Il leur fallait ralentir sans alourdir ni créer de longueurs, donc inventer des péripéties, ce qui est typiquement l'art du feuilleton. Ainsi Delphine, personnage totalement secondaire, a abondamment servi à nourrir la fin avec son enlèvement, l'histoire du conteneur, etc... Ce rebondissement haletant n'était absolument pas prévu mais nos feuilletonistes ont... feuilletonné.
Des feuilletonistes qui feuilletonnent donc.
Depuis mars 2020, le frère et la sœur ont un entretien quotidien, au début d'une heure, une heure et demie qui, aujourd'hui s'est un peu réduit, alors que la rédaction de "Souviens-toi de septembre!", leur deuxième opus qui paraîtra en... septembre, vient de s'achever. De son côté, Lorris a réalisé ce qu'il avait toujours rêvé de faire: écrire comme les feuilletonistes du XIXe.
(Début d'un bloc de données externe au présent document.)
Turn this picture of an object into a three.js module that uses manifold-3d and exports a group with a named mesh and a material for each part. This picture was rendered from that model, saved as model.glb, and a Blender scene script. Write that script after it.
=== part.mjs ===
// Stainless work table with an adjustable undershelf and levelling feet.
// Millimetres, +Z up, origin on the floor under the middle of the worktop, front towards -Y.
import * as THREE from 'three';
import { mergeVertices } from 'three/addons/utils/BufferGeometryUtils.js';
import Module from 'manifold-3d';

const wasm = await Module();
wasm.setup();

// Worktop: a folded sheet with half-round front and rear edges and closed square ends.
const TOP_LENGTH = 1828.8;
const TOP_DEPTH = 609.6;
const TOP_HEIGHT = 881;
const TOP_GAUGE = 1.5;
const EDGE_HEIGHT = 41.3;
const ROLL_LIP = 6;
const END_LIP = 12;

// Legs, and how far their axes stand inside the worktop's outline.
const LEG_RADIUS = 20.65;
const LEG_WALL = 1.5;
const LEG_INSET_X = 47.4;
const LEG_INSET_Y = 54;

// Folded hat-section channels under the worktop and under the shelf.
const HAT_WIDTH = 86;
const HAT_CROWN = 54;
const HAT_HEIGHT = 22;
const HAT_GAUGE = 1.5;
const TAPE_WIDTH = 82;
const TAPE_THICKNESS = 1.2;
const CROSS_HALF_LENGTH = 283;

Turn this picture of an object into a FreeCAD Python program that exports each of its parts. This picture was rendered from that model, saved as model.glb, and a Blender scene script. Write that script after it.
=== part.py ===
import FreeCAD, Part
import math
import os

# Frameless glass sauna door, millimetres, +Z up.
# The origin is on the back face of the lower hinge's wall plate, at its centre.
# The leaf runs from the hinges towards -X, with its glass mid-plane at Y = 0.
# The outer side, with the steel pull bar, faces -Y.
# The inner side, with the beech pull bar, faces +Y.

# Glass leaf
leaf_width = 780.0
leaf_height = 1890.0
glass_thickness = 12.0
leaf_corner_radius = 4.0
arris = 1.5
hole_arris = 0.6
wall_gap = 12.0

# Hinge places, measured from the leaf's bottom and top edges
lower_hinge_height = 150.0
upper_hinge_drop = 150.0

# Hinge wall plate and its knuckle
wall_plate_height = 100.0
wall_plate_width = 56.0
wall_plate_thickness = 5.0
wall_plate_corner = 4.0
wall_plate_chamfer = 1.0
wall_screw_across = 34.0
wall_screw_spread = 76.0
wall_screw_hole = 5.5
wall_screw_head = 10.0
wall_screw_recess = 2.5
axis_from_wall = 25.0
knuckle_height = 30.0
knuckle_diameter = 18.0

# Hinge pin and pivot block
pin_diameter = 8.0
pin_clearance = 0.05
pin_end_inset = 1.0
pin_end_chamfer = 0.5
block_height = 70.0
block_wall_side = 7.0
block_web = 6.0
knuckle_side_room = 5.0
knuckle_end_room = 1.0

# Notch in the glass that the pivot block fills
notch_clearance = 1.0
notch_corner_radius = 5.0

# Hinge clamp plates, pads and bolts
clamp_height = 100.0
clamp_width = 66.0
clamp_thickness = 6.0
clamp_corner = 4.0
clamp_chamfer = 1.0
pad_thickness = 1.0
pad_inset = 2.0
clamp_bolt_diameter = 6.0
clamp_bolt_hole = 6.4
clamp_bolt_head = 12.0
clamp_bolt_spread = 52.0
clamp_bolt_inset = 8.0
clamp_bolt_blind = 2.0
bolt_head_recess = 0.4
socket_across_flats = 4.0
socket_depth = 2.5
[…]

Comme ses doigts ont perdu leur motricité, il a réussi autre chose aussi, à quoi il ne croyait guère au départ: écrire en dictant, pendant la nuit, puisque son rythme de vie, qui n'a guère varié, est depuis des décennies de se coucher à 5 heures du matin et de se lever vers midi et demi.
Ecrire en famille
- Avec Elvire Murail, alias Moka, Marie-Aude Murail écrit "Souï-Manga" (l'école des loisirs,1999) et "Il était trois fois" (l'école des loisirs, 2008).
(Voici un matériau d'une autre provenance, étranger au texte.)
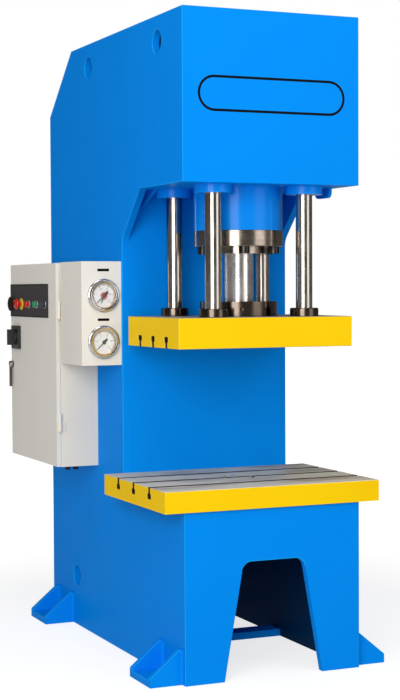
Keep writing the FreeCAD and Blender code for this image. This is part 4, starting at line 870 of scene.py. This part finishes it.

- Les trois écrivains de la fratrie de quatre - le frère aîné, Tristan Murail est compositeur -, Lorris Murail, Marie-Aude Murail, Elvire Murail (alias Moka), se lancent en 2002 (Pocket Jeunesse) dans l'aventure "Golem", en cinq tomes ("Magic Berber", "Joker", "Natacha", "Monsieur William" et "Alias, Golem").
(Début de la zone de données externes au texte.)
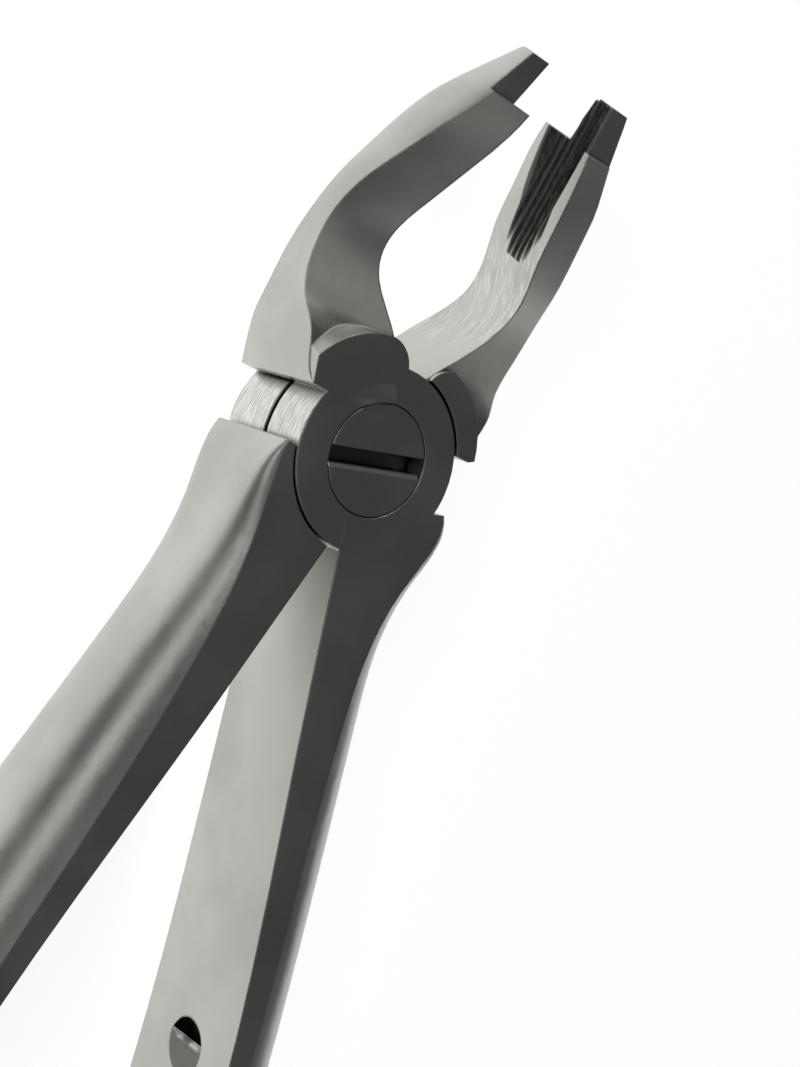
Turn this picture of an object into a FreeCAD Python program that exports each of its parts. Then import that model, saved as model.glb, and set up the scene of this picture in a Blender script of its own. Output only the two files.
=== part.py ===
# Extraction forceps with a screwed lap joint: two crossed forgings and the slotted screw they turn on.
#
# Frame: millimetres, +Z up along the pivot screw towards its head, +Y along the closed beaks, +X to the right.
# The origin is on the pivot axis at the back face of the joint. "Out" is the distance from the YZ plane.
# front_half carries the beak on the -X side and the handle on the +X side; rear_half is the other way round.

import FreeCAD, Part
import math
import os
import Sketcher

Vector = FreeCAD.Vector
doc = FreeCAD.newDocument("ExtractionForceps")

# ---------------------------------------------------------------- driving sizes

JOINT = {
    "joint_height": 10.4,        # front face to back face of the closed joint
    "lap_split": 5.2,            # height of the rear lap
    "lap_gap": 0.45,             # parting gap between the two laps
    "disc_radius": 7.55,         # round outline of each lap
    "recess_gap": 0.2,           # disc to the recess wall of the other half
    "disc_bevel": 0.08,          # bevel round the outer edge of each lap
    "arch_radius": 7.5,          # rounded front face where the beak leaves the joint
    "scoop_radius": 5.2,         # the same outline at the foot of the slope below it
    "scoop_depth": 3.0,          # height of that slope
}
# Where the flat joint front ends on the beak of each half. "Nose" is the small radius back to the disc.
# highest point out, highest point beyond the disc, nose radius, outer end beyond the disc, height of that end
ARCH_NAMES = ("out", "top", "nose", "side_out", "side")
ARCH = {
    "front": (3.1, 1.63, 2.6, 1.35, 5.15),
    "rear": (3.75, 1.42, 2.0, 1.4, 3.4),
}
SCREW = {
    "head_radius": 4.5,
    "head_height": 3.2,
    "head_gap": 0.1,             # head to its counterbore
    "shank_radius": 3.2,
    "shank_gap": 0.05,           # running fit in the front lap
    "thread_radius": 2.8,
    "slot_width": 1.35,
    "slot_depth": 2.2,
    "slot_bevel": 0.35,          # worn bevel on one slot edge
    "slot_turn": 14.0,           # degrees from the X axis
}
# Beak stations from the shoulder to beyond the tip. Heights are measured from the joint's front face, and the
# two outer widths of the shoulder stations from the disc.
# place, inner face out, outer edge out, inner front, outer front, outer back out, outer back, inner back,
# side radius
BEAK_NAMES = ("place", "inner", "edge", "front", "ridge", "back_out", "back", "root", "side")
BEAK = [
    (3.1, 0.9, 0.8, 0.0, 0.0, 0.9, -10.4, -10.4, 200.0),
    (6.6, 1.3, 1.95, -0.3, -1.3, 2.25, -9.5, -10.4, 90.0),
    (8.3, 2.2, 2.55, -0.45, -2.2, 2.9, -8.5, -10.4, 35.0),
    (10.0, 3.65, 3.1, -0.4, -3.1, 3.45, -7.4, -10.4, 20.0),
    (14.0, 6.7, 11.25, -0.75, -3.0, 11.5, -5.9, -10.0, 8.0),
    (16.5, 6.95, 11.2, 0.05, -2.35, 11.45, -5.0, -7.6, 7.0),
    (19.0, 6.15, 10.75, 1.0, -1.1, 11.0, -4.4, -5.9, 6.5),
    (21.5, 5.3, 9.8, 2.2, 0.4, 10.05, -4.1, -5.2, 6.4),
    (24.0, 4.5, 8.8, 3.5, 1.9, 9.0, -3.8, -4.2, 6.3),
    (26.5, 3.78, 7.65, 4.6, 3.15, 7.9, -3.3, -3.05, 6.2),
    (29.0, 3.2, 6.45, 5.2, 4.15, 6.5, -2.3, -2.0, 6.0),
    (35.0, 2.3, 3.6, 7.0, 6.8, 2.9, 2.0, 1.0, 5.5),
]
TIP = {
    "tip_pitch": 20.0,           # rise of the beak axis at the tip, degrees
    "tip_turn": 9.0,             # inward lean of the gripping channel, degrees
    "step_place": 29.3,          # where the beak narrows to its tongue
    "step_height": 1.9,          # that point above the joint's front face
    "tongue_length": 3.95,
    "tongue_front": 1.9,         # front face of the tongue above the beak axis
    "tongue_back": 0.1,          # its back edge on the gripping side, below the axis
    "tongue_slant": 3.6,         # how far the end of the tongue leans back over the joint height
    "groove_length": 15.5,
    "channel_radius": 4.2,
    "channel_depth": 1.0,
    "groove_radius": 0.34,
    "groove_spacing": 9.5,       # degrees round the channel
    "grip_out": 3.2,             # gripping face at the step, out from the middle
    "grip_ahead": 1.0,           # start of the channel ahead of the tongue
}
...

- Avec Lorris Murail, Marie-Aude Murail écrit dans la foulée du "Golem" "L'Expérienceur" (l'école des loisirs, 2003).
Merci Lucie de ce très beau papier sur ce très beau livre. Lorris est un ami depuis cinquante ans, un frère, et ce que fait Marie-Aude avec lui est admirable d'intelligence, de finesse, de courage. Le plus fou de tout cela est que le livre, pour poignant qu'il soit, est aussi très souvent extrêmement drôle. Bref, une réussite totale et probablement un modèle de collaboration unique dans les annales.